How the probability waves looks is mathematics and is independent of the presence of the electron itself. The wavefunction is not physical so it does not need a cause.

Last edited: Apr 6, 2015
5. Apr 6, 2015

### robphy

This might be a good place to start:

Teaching Feynman’s sum-over-paths quantum theory
Edwin F. Taylor, Stamatis Vokos, John M. O’Meara and Nora S. Thornber
Comput. Phys. 12, 190 (1998); http://dx.doi.org/10.1063/1.168652 [Broken]
http://scitation.aip.org/content/aip/journal/cip/12/2/10.1063/1.168652 [Broken]

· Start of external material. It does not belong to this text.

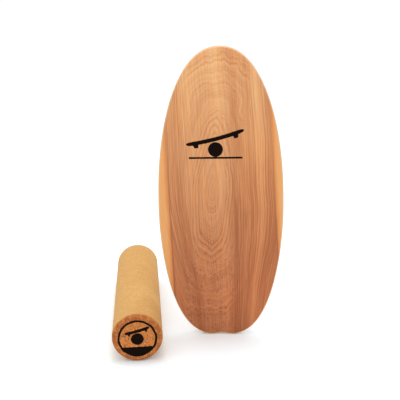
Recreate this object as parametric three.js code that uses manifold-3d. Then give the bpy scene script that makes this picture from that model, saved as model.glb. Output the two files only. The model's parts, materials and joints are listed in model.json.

Last edited by a moderator: May 7, 2017
6. Apr 6, 2015

### Simon Bridge

Or Feynmans own description... but these are not wave mechanics are they?
Per the title, the double slit experiment, the probability distribution does not change with time during the experiment.
The idea that some electron wave travels through the slits is a common misunderstanding.

7. Apr 6, 2015

### jimmylegss

Thanks for the response, allthough that last part is not entirely clear. Let's say the electron leaves location A, and before it arrives, location B (where the electron was aimed at) is moved to a different location further away (or closer to) A. Does this affect the probability distribution of where to find the electron between A and B before it actually arrives at B?

8. Apr 6, 2015

### Simon Bridge

The probability of detecting an electron depends on the position of the detector, type of detector, and the geometry of the setup... moving the detector about adds a dynamic component to the calculation. If you were to move the detector to a new location before the electron could possibly have reached the old one, there would be no difference to the way the probability was calculated... it would be whatever the probability at the new location would have been anyway, if the detector was there all along. The distribution is not usually thought of as affected by the detector... unless you put the detector inside one of the slits - which changes the geometry of the experiment.